In interactive SQL, the SELECT statement retrieves multiple rows of data and sends the results directly to the terminal. However, the basic SELECT statement cannot store and process multiple rows. Therefore, you must step through the rows that the SELECT statement chooses and manipulate them individually using a cursor.

A cursor is a pointer used to search through a retrieval set, pointing to each row in the set, one at a time. When a cursor is pointing to a row, it is positioned on that row. You can then update or delete the positioned row using the positioned forms of the UPDATE and DELETE statements.

Cursors let you retrieve column values from a row using a SELECT statement and let you assign the column values to procedure variables. To manipulate or update row values in the retrieval set, you must always use a cursor with each SELECT statement (except the singleton SELECT). Without cursors, there is no way to process individual rows.

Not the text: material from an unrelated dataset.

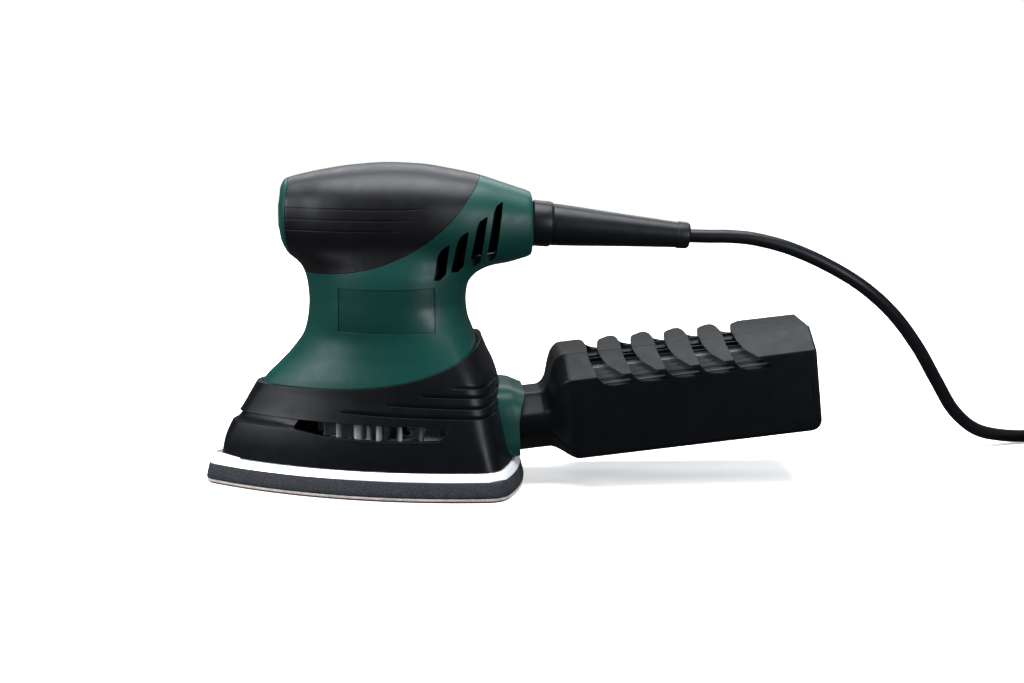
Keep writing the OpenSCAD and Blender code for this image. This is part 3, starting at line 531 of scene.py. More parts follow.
# ---------------------------------------------------------------- the mains cord, its tie and its plug
CORD_D = 6.3
ROUTE = [
    (138.8, 0, 112.3), (148, 0, 112), (158, 0, 111.8), (170, 0, 110.4), (186, 0, 106),
    (204, 0, 98), (222, 2, 87), (238, 7, 73), (252, 14, 56), (264, 22, 38),
    (276, 31, 21), (290, 39, 9.5), (306, 45, 4.6), (324, 48.5, 3.15), (344, 49.5, 3.15), (372, 49.5, 3.15),
]
COIL_AT = (372, 6)
COIL_OUTER, COIL_INNER = 43.5, 30.45
LAYERS, LAYER_TURNS, CLIMB_TURNS, LAYER_Z = 4, 2.05, 0.35, 6.35
TAIL = [
    (415.5, 6, 22.2), (415.5, -4, 21.9), (415.5, -14, 20.6), (415.5, -24, 18.2), (415.5, -34, 15.2),
    (415.5, -43, 13.4), (415.5, -50, 13.05),
]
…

Defining a cursor for a SELECT operation is a two-step process in which you declare the cursor with the DECLARE CURSOR statement and then open the cursor with the OPEN statement. Once you open the cursor, use the FETCH statement to retrieve the data. When you are finished with a cursor, close it with the CLOSE statement. You do not have to declare the cursor again if you reselect the data associated with it by reopening the cursor.

You can declare and open more than one cursor at a time to use with a single table, and there is no limit to the number of cursors you can declare in your procedure. However, you can use a cursor only in the procedure in which it is declared.